Translating Manuscripts
▻ Tyndale translated the English NT from the Byzantine Greek text in 1526. The Coverdale Bible in 1535 was the first entire Bible in English from the Greek. The
Great Bible in 1539. The Bishop’s Bible in 1568. The King James Bible in 1611.
▻ The KJV is the most accurate popular English translation from the TR text.
▻ For study, some Bible software contains KJV2000, MKJV, and Young’s Literal translations that are helpful.
▻ For comparison, you could use the NKJV, but beware of the footnotes as they sometimes favour the Critical Text.
Translating Manuscripts
▰ The Alexandrian test has been falsely called the “best text” since 1881.
▻ The English Revised Version 1885, American Standard 1901, NASV 1971, NIV 1973 and nearly all other popular Bibles come from this Critical text. The NKJV
1982 is an exception. It comes from the TR text, but contains footnotes and choice of words that promote the WH text also called the NU (Nelson-Aland Greek NT
and the United Bible Societies Greek NT).

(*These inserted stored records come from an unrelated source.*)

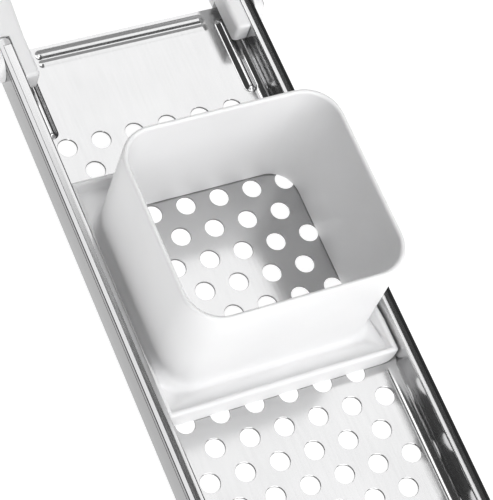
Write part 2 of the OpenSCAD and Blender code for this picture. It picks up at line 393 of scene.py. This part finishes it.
def rail_section(raised, inner_x):
    """Closed section of the right rail. raised is the closed end beyond the lip, whose edge is at inner_x."""
    corner = 0.5
    seam_x = LIP_X + SEAM
    drop = math.tan(SHOULDER)
    strip_z = lip_height(seam_x) - 0.02
    corner_x = RAIL_X - corner
    corner_z = (strip_z - (corner_x + corner * math.sin(SHOULDER) - seam_x) * drop
                - corner * math.cos(SHOULDER))
    if raised:
        head = arc_points(inner_x + EDGE_R, TOP - EDGE_R, EDGE_R, 180, 90, 5)
        head += [(RIDGE_X, TOP), (seam_x - 0.06, lip_height(seam_x - 0.06))]
        under = [(inner_x, TOP - EDGE_R - 0.8)]
    else:
        ledge_x, under_lip = WALL_X + 1.8, SHEET + 0.04
        head = [(ledge_x + 0.2 * k, lip_height(ledge_x + 0.2 * k) - under_lip) for k in range(6)]
        head += [(LIP_X + 0.02, lip_height(LIP_X) - under_lip), (seam_x - 0.06, strip_z - 0.08)]
        under = [(ledge_x, lip_height(ledge_x) - under_lip - SHEET)]
    outer = [(seam_x, strip_z), (seam_x + 0.1, strip_z - 0.1 * drop)]
    outer += [(corner_x, strip_z - (corner_x - seam_x) * drop)]
    outer += arc_points(corner_x, corner_z, corner, 90 - math.degrees(SHOULDER), 0, 5)
    for depth, z in ((0, 12.4), (0, 12.25), (0.2, 12.1), (0.2, 11.95), (0, 11.8), (0, 11.6)):
        outer.append((RAIL_X - depth, z))  # a shallow crease along the outer wall
    outer += arc_points(RAIL_X - FOOT_R, FOOT_R, FOOT_R, 0, -90, 5)
    outer += [(RAIL_X - FOOT_W, 0.0), (RAIL_X - FOOT_W, SHEET)]
    inner = arc_points(RAIL_X - FOOT_R, FOOT_R, FOOT_R - SHEET, -90, 0, 3)
    inner += [(RAIL_X - SHEET, corner_z - 0.8), (RAIL_X - SHEET - 0.3, corner_z - 0.5)]
    return head + outer + inner + under


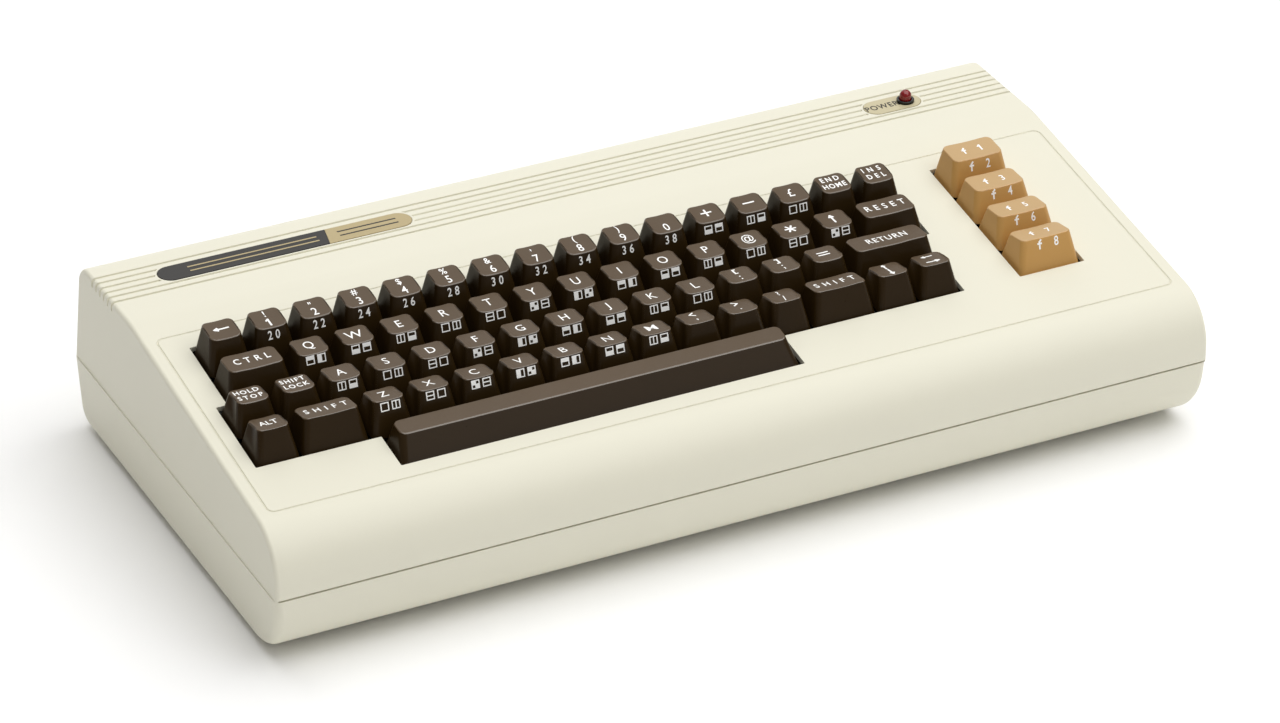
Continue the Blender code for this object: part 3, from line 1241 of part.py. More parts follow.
def main():
    make_top_case()
    make_bottom_case()
    make_badges()
    make_lamp()
    make_keys()
    make_keyboard_frame()
    make_main_board()
    make_board_parts()
    make_expansion_socket()
    rear_face = HALF_DEPTH - PORT_RECESS - LOWER_REAR_LEAN
    middle_z = PORT_FOOT + ROUND_SOCKET_SIZE / 2
    facing_rear = Matrix.Rotation(pi, 4, "Z") @ FRONT_VIEW
    for name, centre, pins in (
        ("video_socket", VIDEO_CENTRE, VIDEO_PIN_COUNT),
        ("serial_socket", SERIAL_CENTRE, SERIAL_PIN_COUNT),
    ):
        place = (centre, rear_face, middle_z)
        make_round_socket(name, place, facing_rear, pins, SOCKET_PIN_RADIUS, 0, SOCKET_PIN_SPAN)
    place = (HALF_WIDTH - PORT_RECESS, INLET_CENTRE, middle_z)
    make_round_socket("power_inlet", place, SIDE_VIEW, INLET_PIN_COUNT, INLET_PIN_RADIUS, 0, pi)
    make_control_port()
    make_power_switch()
    make_keyboard_cable()
    make_case_screws()
    make_feet()


main()
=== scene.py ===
"""Looks of a vintage home computer: cream two-part case, brown and tan keys, badges, lamp and ports."""

from math import atan2, cos, pi, radians, sin, tan

import bmesh
import bpy
from bpy.props import FloatProperty, FloatVectorProperty, IntProperty, PointerProperty
from mathutils import Matrix, Vector


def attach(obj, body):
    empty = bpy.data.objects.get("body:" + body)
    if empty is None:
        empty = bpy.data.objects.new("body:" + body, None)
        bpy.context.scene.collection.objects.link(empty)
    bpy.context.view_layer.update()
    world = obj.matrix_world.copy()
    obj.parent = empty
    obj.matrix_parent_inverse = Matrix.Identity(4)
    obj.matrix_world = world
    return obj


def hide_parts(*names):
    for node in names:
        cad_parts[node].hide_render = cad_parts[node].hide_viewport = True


bl_info = {
    "name": "Vintage Home Computer",
    "version": (1, 0, 0),
    "blender": (4, 5, 0),
    "location": "View3D > Sidebar > Home Computer",
    "description": "Models the finished surfaces of a vintage home computer around its packed parts",
    "category": "Object",
}

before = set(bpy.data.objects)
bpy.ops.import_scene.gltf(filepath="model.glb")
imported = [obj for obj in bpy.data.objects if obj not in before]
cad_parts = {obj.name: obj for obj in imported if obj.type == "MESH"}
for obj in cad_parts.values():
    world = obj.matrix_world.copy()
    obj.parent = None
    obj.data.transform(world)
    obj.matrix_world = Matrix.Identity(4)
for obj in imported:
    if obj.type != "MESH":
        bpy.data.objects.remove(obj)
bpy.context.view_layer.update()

# Case, in metres as everything here
TINY = 1e-5
HALF_WIDTH = 0.2032
BOTTOM_HALF_WIDTH = 0.2031
# The top case is a hair narrower than the bottom, so the lower rim shows as a fine ledge
TOP_HALF_WIDTH = 0.2026
TOP_REAR_STEP = 0.0004
HALF_DEPTH = 0.10155
SEAM_HEIGHT = 0.0328
SEAM_FOOT = 0.0322
FRONT_GAP = 0.0008
SEAT_HEIGHT = 0.0321
RIM_HEIGHT = 0.0328
RIM_CHAMFER = 0.0002
TOP_HEIGHT = 0.0783
BASE_HEIGHT = 0.0025
NOSE_RADIUS = 0.0210
BEND_RADIUS = 0.0400
REAR_RADIUS = 0.0094
SIDE_RADIUS = 0.0018
SIDE_DRAFT = 0.0004
LOWER_STEP = 0.0003
LOWER_FRONT_RADIUS = 0.0247
LOWER_REAR_RADIUS = 0.0080
LOWER_SIDE_RADIUS = 0.0036
LOWER_SIDE_DRAFT = 0.0016
LOWER_REAR_LEAN = 0.0012
LOWER_WALL = 0.0035
LIP_INSET = 0.0031
LIP_WALL = 0.0013
LIP_HEAD = 0.0340
REAR_LEAN = radians(9.5)
BEND_Y = HALF_DEPTH - 0.0605
TILT = radians(8.3)
PANEL_Y = -HALF_DEPTH + 0.0186
PANEL_Z = TOP_HEIGHT - (BEND_Y - PANEL_Y) * tan(TILT)
PANEL = Matrix.Translation((0, PANEL_Y, PANEL_Z)) @ Matrix.Rotation(TILT, 4, "X")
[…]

▻ Many verses and words are left out of modern translations because they are based on the Critical text. Deletions often undermine Christ’s deity (cf. 1Ti 3:16).
Summary of the Bible’s Preservation
Original Bible manuscripts are called autographs.
Making copies of the original manuscripts began during Moses’ day.
We have about 5,500 surviving manuscripts or portions of manuscripts of the NT.
The Byzantine or Majority text has the support of about 90% of the surviving manuscripts.
It was the standard text for over 1800 years.
The Alexandrian or Critical Text has only 10% of manuscript support including two old manuscripts the Sinaiticus and Vaticanus.
Stephens’ 1550 Textus Receptus is the Byzantine Greek text behind the KJV and the NKJV.
All other popular translations are based on the Critical Text.
Many words are left out of the Critical Text.